▶ _What to do_: Print all the data, keeping every line exactly as it is.

-- Begin Supplied data --

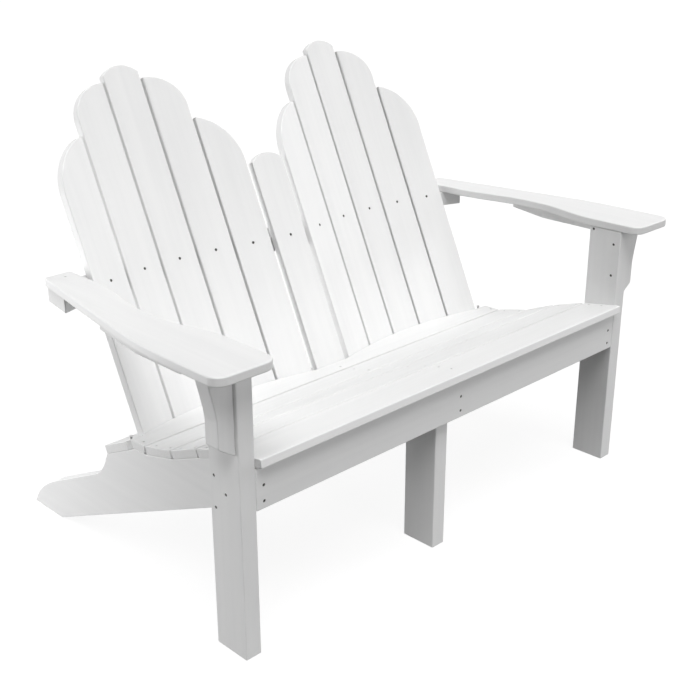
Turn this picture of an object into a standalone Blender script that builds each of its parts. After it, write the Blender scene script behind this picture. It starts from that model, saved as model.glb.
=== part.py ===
# Adirondack loveseat in white plastic lumber: every board and screw is its own solid.
# The seat faces -Y. Left is -X and right is +X, as seen from in front of it.
# Heights are above the floor, depths (Y) are behind the front faces of the legs, and widths
# (X) are from the middle of the seat. The finished part is shifted to the middle of its box.

import math

import bmesh
import bpy
from mathutils import Matrix, Vector

MM = 0.001

# Clearance between pieces that touch, and how far a cutter runs past what it cuts
GAP = 0.3 * MM
OVERRUN = 8.0 * MM

# Lumber
FRAME_THICK = 38.1 * MM
BOARD_WIDTH = 88.9 * MM
SLAT_THICK = 19.0 * MM
EDGE_ROUND = 2.5 * MM
SEAT_ROUND = 3.0 * MM
ARM_ROUND = 3.2 * MM
SAWN_ROUND = 1.0 * MM

# Legs and apron
FRAME_WIDTH = 1240.0 * MM
ARM_HEIGHT = 633.7 * MM
APRON_THICK = 19.0 * MM

# Seat: height and overhang of the front edge, and the slope of each slat from front to rear
SEAT_HEIGHT = 430.6 * MM
SEAT_NOSE = 15.2 * MM
FRONT_SLAT_WIDTH = 105.2 * MM
SEAT_GAP = 4.7 * MM
SEAT_SLOPES = (10.5, 17.7, 22.5, 14.1, 2.0)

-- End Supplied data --

▶ _Finished answer_:
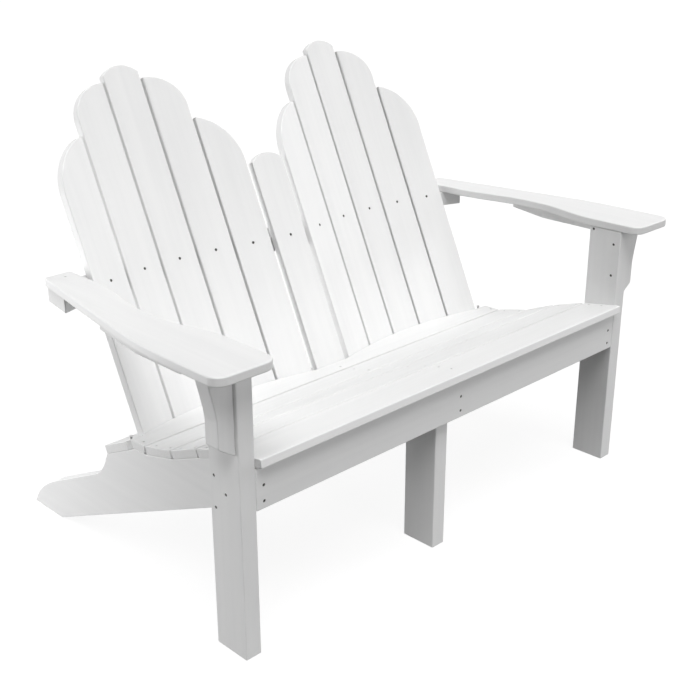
Turn this picture of an object into a standalone Blender script that builds each of its parts. After it, write the Blender scene script behind this picture. It starts from that model, saved as model.glb.
=== part.py ===
# Adirondack loveseat in white plastic lumber: every board and screw is its own solid.
# The seat faces -Y. Left is -X and right is +X, as seen from in front of it.
# Heights are above the floor, depths (Y) are behind the front faces of the legs, and widths
# (X) are from the middle of the seat. The finished part is shifted to the middle of its box.

import math

import bmesh
import bpy
from mathutils import Matrix, Vector

MM = 0.001

# Clearance between pieces that touch, and how far a cutter runs past what it cuts
GAP = 0.3 * MM
OVERRUN = 8.0 * MM

# Lumber
FRAME_THICK = 38.1 * MM
BOARD_WIDTH = 88.9 * MM
SLAT_THICK = 19.0 * MM
EDGE_ROUND = 2.5 * MM
SEAT_ROUND = 3.0 * MM
ARM_ROUND = 3.2 * MM
SAWN_ROUND = 1.0 * MM

# Legs and apron
FRAME_WIDTH = 1240.0 * MM
ARM_HEIGHT = 633.7 * MM
APRON_THICK = 19.0 * MM

# Seat: height and overhang of the front edge, and the slope of each slat from front to rear
SEAT_HEIGHT = 430.6 * MM
SEAT_NOSE = 15.2 * MM
FRONT_SLAT_WIDTH = 105.2 * MM
SEAT_GAP = 4.7 * MM
SEAT_SLOPES = (10.5, 17.7, 22.5, 14.1, 2.0)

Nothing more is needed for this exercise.